Begitu kata pengamat politik dari Universitas Muhammadiyah Kupang, Ahmad Atang menanggapi pernyataan Medah yang mengancam akan akan maju dari partai lain jika keinginannya tidak diakomodir Golkar.
Dijelaskan Atang, Daniel Woda Pale pada Pilgub NTT Periode 2003-2008 hadir dengan filosofi, pohon yang rindang harus dipangkas, biarlah tumbuh tunas-tunas baru. Sebuah filosofi yang menjawab pertanyaan terkait kaderisasi Partai Golkar di NTT.
Atas alasan itu juga ia memilih kader muda Golkar NTT waktu itu, Eston Foenay sebagai calon Gubernur NTT Periode 2003-2008. Padahal saat itu ia sendiri menjabat ketum DPD I Partai Golkar NTT sekaligus Ketua DPRD NTT.
"Sikap Daniel Woda Pale waktu itu meletakkan nilai-nilai politik yang elegan.
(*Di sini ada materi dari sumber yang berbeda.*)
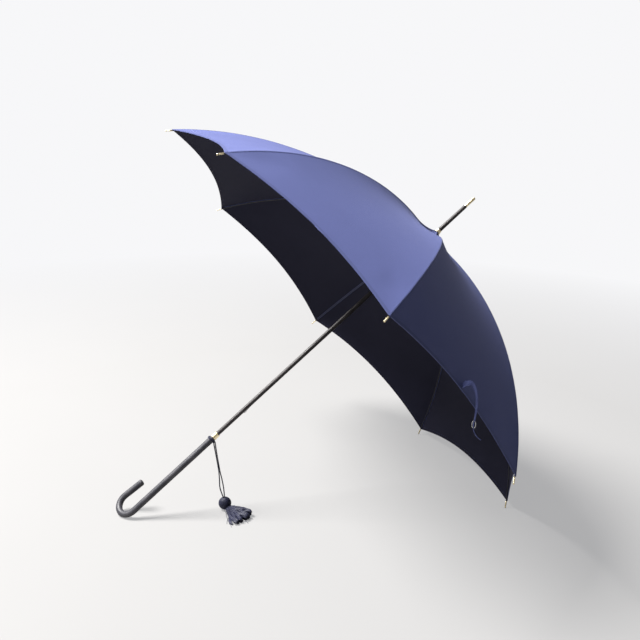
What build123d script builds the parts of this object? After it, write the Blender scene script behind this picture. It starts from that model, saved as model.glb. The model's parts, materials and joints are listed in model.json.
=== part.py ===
from build123d import *
from math import cos, exp, hypot, radians, sin, tan
import os

# An open stick umbrella with eight ribs and a hooked handle, resting on the floor Z = 0
# on two neighbouring rib tips and on the bend of its handle. The origin is the point of
# the floor that the handle rests on, +X runs along the floor under the shaft towards the
# ferrule, and +Z is up. Lengths are in millimetres, angles in degrees.
#
# Each part is drawn in the umbrella's own frame: its origin is on the shaft's axis, level
# with the rib hinges, its Z runs up the shaft to the ferrule, and its X points at the side
# that faces the floor. Heights along the shaft are measured in that frame.

# ---- frame of ribs ----
RIB_COUNT = 8
FIRST_RIB_ANGLE = 22.5
RIB_PITCH = 360 / RIB_COUNT
COVER_ARC = 550.0  # along a rib, from its hinge to the cover's corner
HINGE_SLOPE = 1.7  # slope of a rib below the level of the hinges, at the hinge
CORNER_SLOPE = 50.5  # the same at the cover's corner
HINGE_RADIUS = 8.0  # of both rings of pivots, from the shaft's axis
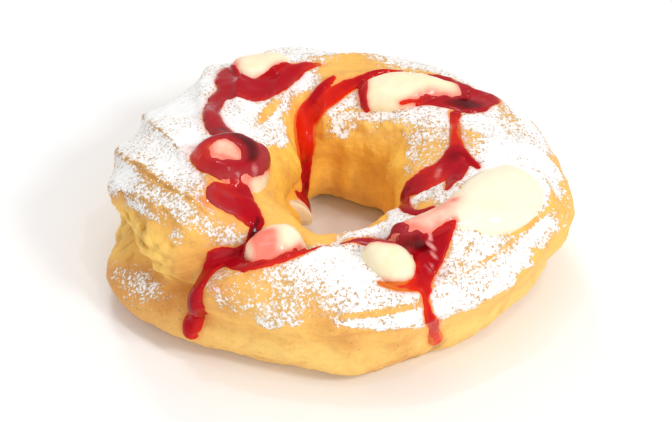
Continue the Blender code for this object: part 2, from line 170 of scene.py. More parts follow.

Sehingga saat ini ditokohkan dan menjadi guru politik tempat bertanya," ucap Atang.
Menurut Ahmat Atang, politisi sekaliber Medah, hanya karena kekuasan lalu meninggalkan ideologi dari partai yang sudah membesarkannya, itu tidak mungkin, meskipun ada hak politik yang ia punya. Tapi kadang kekuasan juga menuntut orang mengambil keputusan terhadap pilihan-pilihan yang sulit.
"Dengan meninggalkan ideologi, mungkin ada keyakinan untuk bisa berhasil. Namun, belum tentu karena banyak kasus banyak mudharatnya. Jangan sampai gagal, karena politisi "kutu loncat" yang gagal, tidak mungkin diteladani politisi sesudahnya," tutupnya.